Aim:
All of the data below should be written out exactly.
#### Material
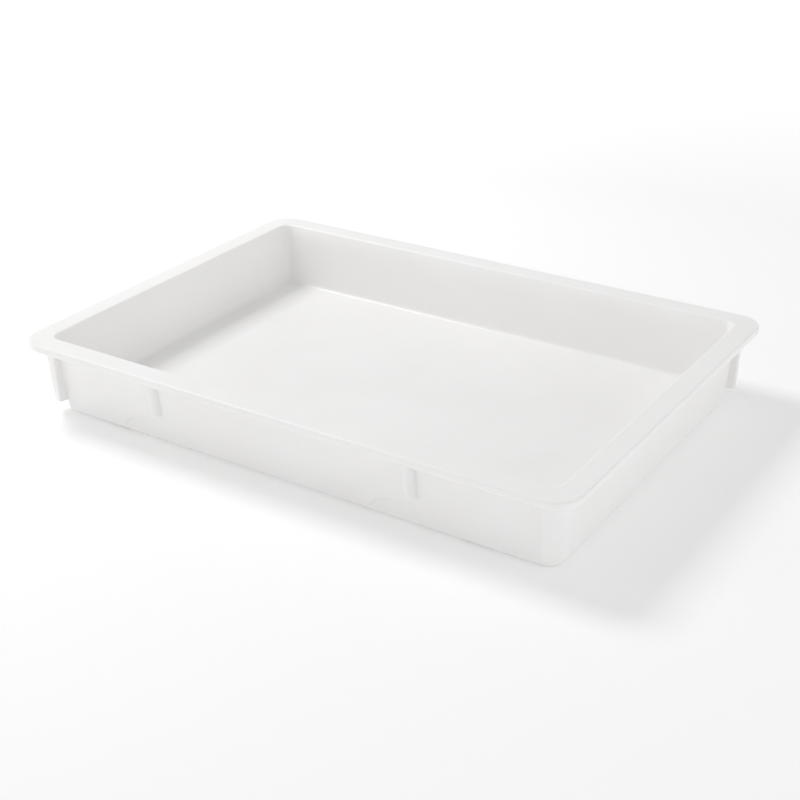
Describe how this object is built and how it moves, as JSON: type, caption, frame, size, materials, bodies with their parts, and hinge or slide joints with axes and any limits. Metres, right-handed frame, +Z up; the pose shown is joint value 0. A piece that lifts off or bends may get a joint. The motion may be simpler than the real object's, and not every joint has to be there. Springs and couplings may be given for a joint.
{
  "type": "developing tray",
  "caption": "White moulded plastic tray with a wide flat rim, drafted walls, corner posts and under-rim lugs for stacking, and a flat floor set in a foot rail.",
  "frame": {"origin": "on the surface the tray stands on, under the centre of the rim's outline", "axes": "+X along the tray's long side, +Y across it from the front wall to the back wall, +Z up through the open mouth"},
  "size_m": [0.66, 0.457, 0.088],
  "materials": {
    "white_moulding": "satin white moulded plastic, even colour right through, faint moulding texture and light rub marks"
  },
  "bodies": {
    "root": {"base_corner_back_left": "white_moulding", "base_corner_back_right": "white_moulding", "base_corner_front_left": "white_moulding", "base_corner_front_right": "white_moulding", "base_rail_back": "white_moulding", "base_rail_front": "white_moulding", "base_rail_left": "white_moulding", "base_rail_right": "white_moulding", "corner_post_back_left": "white_moulding", "corner_post_back_right": "white_moulding", "corner_post_front_left": "white_moulding", "corner_post_front_right": "white_moulding", "floor_panel": "white_moulding", "nesting_lug_back_left": "white_moulding", "nesting_lug_back_right": "white_moulding", "nesting_lug_front_left": "white_moulding", "nesting_lug_front_right": "white_moulding", "rim_back": "white_moulding", "rim_corner_back_left": "white_moulding", "rim_corner_back_right": "white_moulding", "rim_corner_front_left": "white_moulding", "rim_corner_front_right": "white_moulding", "rim_front": "white_moulding", "rim_left": "white_moulding", "rim_right": "white_moulding", "wall_back": "white_moulding", "wall_front": "white_moulding", "wall_left": "white_moulding", "wall_right": "white_moulding"}
  },
  "joints": []
}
########
Task response:
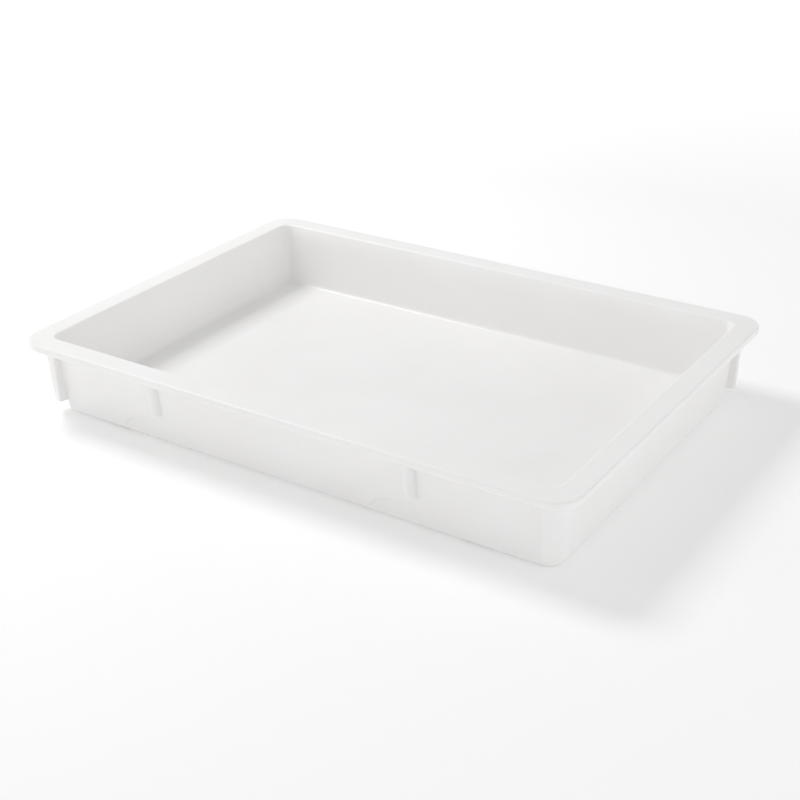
Describe how this object is built and how it moves, as JSON: type, caption, frame, size, materials, bodies with their parts, and hinge or slide joints with axes and any limits. Metres, right-handed frame, +Z up; the pose shown is joint value 0. A piece that lifts off or bends may get a joint. The motion may be simpler than the real object's, and not every joint has to be there. Springs and couplings may be given for a joint.
{
  "type": "developing tray",
  "caption": "White moulded plastic tray with a wide flat rim, drafted walls, corner posts and under-rim lugs for stacking, and a flat floor set in a foot rail.",
  "frame": {"origin": "on the surface the tray stands on, under the centre of the rim's outline", "axes": "+X along the tray's long side, +Y across it from the front wall to the back wall, +Z up through the open mouth"},
  "size_m": [0.66, 0.457, 0.088],
  "materials": {
    "white_moulding": "satin white moulded plastic, even colour right through, faint moulding texture and light rub marks"
  },
  "bodies": {
    "root": {"base_corner_back_left": "white_moulding", "base_corner_back_right": "white_moulding", "base_corner_front_left": "white_moulding", "base_corner_front_right": "white_moulding", "base_rail_back": "white_moulding", "base_rail_front": "white_moulding", "base_rail_left": "white_moulding", "base_rail_right": "white_moulding", "corner_post_back_left": "white_moulding", "corner_post_back_right": "white_moulding", "corner_post_front_left": "white_moulding", "corner_post_front_right": "white_moulding", "floor_panel": "white_moulding", "nesting_lug_back_left": "white_moulding", "nesting_lug_back_right": "white_moulding", "nesting_lug_front_left": "white_moulding", "nesting_lug_front_right": "white_moulding", "rim_back": "white_moulding", "rim_corner_back_left": "white_moulding", "rim_corner_back_right": "white_moulding", "rim_corner_front_left": "white_moulding", "rim_corner_front_right": "white_moulding", "rim_front": "white_moulding", "rim_left": "white_moulding", "rim_right": "white_moulding", "wall_back": "white_moulding", "wall_front": "white_moulding", "wall_left": "white_moulding", "wall_right": "white_moulding"}
  },
  "joints": []
}